• **Short exercise**: In the listing that follows, the range to quote begins at the line that has "return low, high" and ends after the line that has "return np.array(values, np.float32)"; quote it verbatim and add nothing.

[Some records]
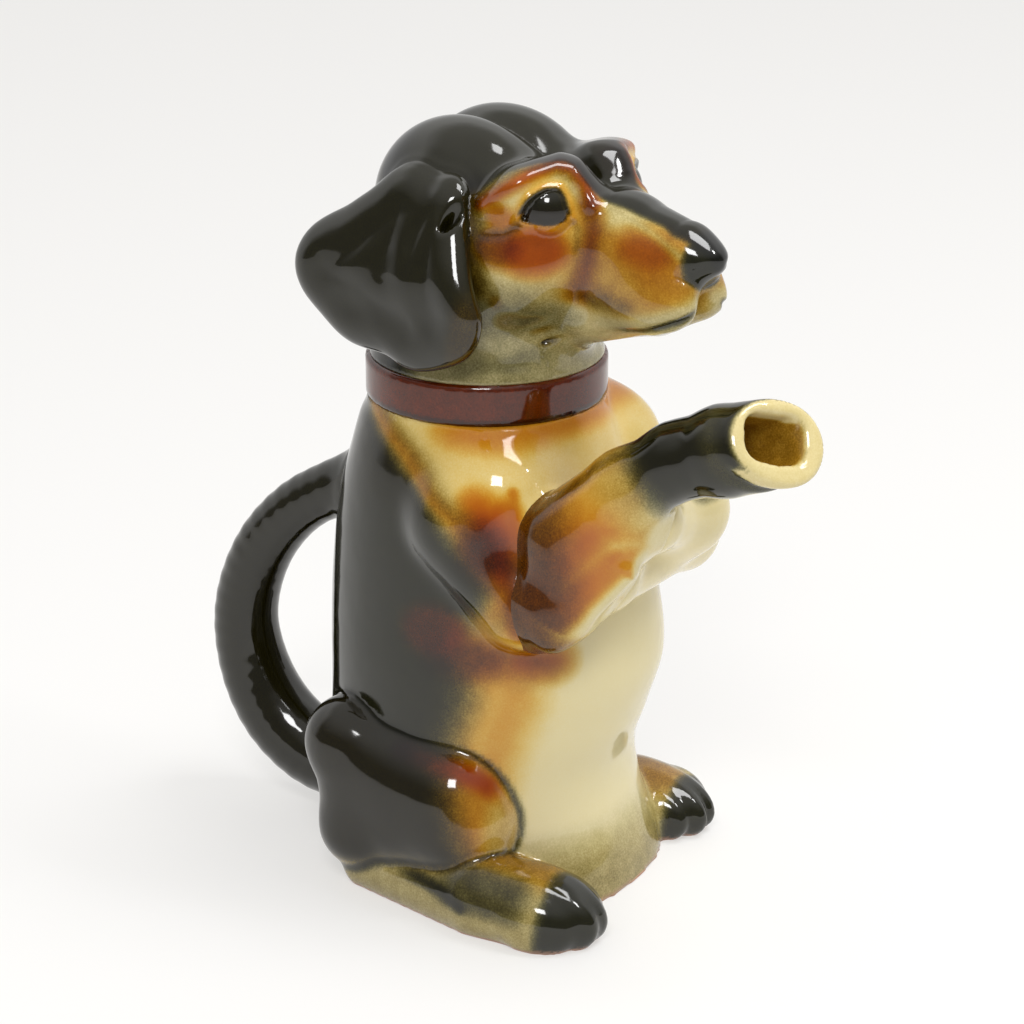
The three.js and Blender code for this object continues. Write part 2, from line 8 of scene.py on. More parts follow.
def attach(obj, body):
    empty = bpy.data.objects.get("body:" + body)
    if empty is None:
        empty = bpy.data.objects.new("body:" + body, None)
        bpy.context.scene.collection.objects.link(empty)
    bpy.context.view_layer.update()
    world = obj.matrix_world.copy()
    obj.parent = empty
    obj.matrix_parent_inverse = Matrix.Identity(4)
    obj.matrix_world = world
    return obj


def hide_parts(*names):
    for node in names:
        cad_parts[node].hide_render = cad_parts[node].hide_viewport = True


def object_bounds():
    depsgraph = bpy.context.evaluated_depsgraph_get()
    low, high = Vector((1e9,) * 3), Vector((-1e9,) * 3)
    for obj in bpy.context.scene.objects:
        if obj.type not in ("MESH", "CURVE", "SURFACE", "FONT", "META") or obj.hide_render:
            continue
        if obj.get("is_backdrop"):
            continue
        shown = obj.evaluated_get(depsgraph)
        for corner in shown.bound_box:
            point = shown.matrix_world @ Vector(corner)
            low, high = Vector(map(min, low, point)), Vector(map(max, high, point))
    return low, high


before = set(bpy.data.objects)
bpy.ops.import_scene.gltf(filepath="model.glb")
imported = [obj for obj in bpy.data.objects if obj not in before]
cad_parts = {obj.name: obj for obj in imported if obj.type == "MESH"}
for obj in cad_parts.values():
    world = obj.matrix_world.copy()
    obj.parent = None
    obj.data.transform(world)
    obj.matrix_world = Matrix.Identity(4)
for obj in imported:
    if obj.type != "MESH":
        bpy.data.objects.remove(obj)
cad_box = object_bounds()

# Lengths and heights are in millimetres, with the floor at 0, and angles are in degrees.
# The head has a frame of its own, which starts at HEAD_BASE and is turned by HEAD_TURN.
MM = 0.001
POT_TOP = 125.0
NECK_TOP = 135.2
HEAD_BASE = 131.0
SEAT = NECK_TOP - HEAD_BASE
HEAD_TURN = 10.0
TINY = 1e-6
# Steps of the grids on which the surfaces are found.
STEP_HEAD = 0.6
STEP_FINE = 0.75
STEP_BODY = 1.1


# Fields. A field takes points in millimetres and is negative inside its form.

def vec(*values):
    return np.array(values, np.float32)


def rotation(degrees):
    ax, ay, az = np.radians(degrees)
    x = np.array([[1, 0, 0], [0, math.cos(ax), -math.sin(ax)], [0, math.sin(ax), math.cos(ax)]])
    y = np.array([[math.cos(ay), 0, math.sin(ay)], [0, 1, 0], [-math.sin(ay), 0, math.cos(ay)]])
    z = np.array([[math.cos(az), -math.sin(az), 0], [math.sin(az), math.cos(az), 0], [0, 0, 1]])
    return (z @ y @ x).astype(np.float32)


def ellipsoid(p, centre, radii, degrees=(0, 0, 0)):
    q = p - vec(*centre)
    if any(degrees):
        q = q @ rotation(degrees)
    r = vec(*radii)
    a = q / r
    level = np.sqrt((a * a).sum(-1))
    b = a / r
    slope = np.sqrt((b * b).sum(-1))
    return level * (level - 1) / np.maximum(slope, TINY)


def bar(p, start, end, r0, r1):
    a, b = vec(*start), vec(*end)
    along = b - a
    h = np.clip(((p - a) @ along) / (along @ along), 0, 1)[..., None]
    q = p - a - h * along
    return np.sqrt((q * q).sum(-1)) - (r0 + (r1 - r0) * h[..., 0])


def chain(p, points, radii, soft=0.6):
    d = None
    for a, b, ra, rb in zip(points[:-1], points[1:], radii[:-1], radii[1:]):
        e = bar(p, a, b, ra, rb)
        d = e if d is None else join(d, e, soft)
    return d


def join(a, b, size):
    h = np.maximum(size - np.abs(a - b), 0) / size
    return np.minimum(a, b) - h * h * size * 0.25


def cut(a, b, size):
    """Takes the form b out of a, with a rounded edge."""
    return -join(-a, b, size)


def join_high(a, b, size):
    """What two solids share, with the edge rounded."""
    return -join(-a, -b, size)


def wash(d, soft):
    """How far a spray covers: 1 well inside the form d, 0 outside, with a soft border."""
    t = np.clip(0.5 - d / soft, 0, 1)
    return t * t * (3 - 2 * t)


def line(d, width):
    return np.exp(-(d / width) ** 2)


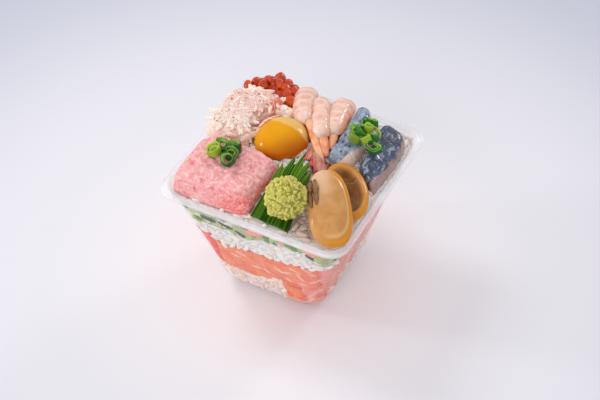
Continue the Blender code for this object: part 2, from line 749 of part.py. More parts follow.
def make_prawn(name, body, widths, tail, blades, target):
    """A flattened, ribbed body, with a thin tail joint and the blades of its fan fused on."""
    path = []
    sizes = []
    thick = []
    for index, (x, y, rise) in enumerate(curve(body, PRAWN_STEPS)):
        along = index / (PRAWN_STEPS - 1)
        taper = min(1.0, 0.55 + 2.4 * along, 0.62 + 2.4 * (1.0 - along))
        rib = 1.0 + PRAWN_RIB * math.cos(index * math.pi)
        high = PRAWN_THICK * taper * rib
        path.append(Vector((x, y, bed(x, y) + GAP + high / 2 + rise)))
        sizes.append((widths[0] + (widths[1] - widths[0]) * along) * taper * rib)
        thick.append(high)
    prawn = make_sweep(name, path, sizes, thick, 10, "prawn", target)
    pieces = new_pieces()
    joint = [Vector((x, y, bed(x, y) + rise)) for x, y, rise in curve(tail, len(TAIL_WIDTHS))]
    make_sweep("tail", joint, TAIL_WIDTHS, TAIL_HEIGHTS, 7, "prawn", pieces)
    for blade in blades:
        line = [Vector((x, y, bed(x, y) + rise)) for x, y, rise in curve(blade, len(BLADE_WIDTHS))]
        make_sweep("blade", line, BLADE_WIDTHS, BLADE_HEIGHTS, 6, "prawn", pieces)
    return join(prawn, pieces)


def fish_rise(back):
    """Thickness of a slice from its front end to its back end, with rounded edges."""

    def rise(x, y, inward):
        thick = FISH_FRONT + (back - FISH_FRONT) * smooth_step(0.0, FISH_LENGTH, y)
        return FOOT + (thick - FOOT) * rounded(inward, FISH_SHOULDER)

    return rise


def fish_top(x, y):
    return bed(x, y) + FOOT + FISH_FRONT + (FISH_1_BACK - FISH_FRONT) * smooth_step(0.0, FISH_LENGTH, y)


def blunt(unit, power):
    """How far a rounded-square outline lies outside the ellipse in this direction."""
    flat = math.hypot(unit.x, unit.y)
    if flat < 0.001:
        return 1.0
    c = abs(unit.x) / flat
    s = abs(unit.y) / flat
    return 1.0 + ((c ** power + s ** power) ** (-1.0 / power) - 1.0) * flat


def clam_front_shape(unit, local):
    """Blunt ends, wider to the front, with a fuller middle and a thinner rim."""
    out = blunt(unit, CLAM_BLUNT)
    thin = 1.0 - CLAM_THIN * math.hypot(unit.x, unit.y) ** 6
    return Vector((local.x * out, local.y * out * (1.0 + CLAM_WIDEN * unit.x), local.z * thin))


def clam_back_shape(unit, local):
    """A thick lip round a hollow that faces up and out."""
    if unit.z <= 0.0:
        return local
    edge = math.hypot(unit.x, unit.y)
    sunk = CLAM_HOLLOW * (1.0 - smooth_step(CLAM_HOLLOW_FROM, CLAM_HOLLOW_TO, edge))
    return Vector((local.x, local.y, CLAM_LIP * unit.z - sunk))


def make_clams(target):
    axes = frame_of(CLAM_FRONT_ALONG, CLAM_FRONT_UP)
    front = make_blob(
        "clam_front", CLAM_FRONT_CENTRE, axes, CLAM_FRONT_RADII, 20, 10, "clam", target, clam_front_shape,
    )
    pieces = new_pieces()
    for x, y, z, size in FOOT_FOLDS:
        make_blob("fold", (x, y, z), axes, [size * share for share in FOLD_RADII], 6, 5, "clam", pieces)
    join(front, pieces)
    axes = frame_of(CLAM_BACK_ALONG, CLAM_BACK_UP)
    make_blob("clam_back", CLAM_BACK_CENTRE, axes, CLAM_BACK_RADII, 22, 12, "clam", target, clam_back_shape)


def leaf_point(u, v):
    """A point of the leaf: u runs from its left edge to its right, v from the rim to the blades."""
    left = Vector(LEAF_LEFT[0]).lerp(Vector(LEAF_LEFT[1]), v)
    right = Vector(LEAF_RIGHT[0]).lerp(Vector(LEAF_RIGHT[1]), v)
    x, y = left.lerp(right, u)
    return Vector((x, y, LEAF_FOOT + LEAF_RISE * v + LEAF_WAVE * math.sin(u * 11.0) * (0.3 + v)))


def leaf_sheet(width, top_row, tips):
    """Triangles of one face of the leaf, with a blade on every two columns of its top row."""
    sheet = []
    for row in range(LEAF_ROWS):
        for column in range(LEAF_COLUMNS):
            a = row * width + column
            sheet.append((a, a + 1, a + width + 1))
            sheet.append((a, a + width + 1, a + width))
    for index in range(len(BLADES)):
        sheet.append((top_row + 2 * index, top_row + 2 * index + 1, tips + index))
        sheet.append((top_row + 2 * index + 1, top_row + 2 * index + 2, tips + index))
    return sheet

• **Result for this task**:
    return low, high


before = set(bpy.data.objects)
bpy.ops.import_scene.gltf(filepath="model.glb")
imported = [obj for obj in bpy.data.objects if obj not in before]
cad_parts = {obj.name: obj for obj in imported if obj.type == "MESH"}
for obj in cad_parts.values():
    world = obj.matrix_world.copy()
    obj.parent = None
    obj.data.transform(world)
    obj.matrix_world = Matrix.Identity(4)
for obj in imported:
    if obj.type != "MESH":
        bpy.data.objects.remove(obj)
cad_box = object_bounds()

# Lengths and heights are in millimetres, with the floor at 0, and angles are in degrees.
# The head has a frame of its own, which starts at HEAD_BASE and is turned by HEAD_TURN.
MM = 0.001
POT_TOP = 125.0
NECK_TOP = 135.2
HEAD_BASE = 131.0
SEAT = NECK_TOP - HEAD_BASE
HEAD_TURN = 10.0
TINY = 1e-6
# Steps of the grids on which the surfaces are found.
STEP_HEAD = 0.6
STEP_FINE = 0.75
STEP_BODY = 1.1


# Fields. A field takes points in millimetres and is negative inside its form.

def vec(*values):
    return np.array(values, np.float32)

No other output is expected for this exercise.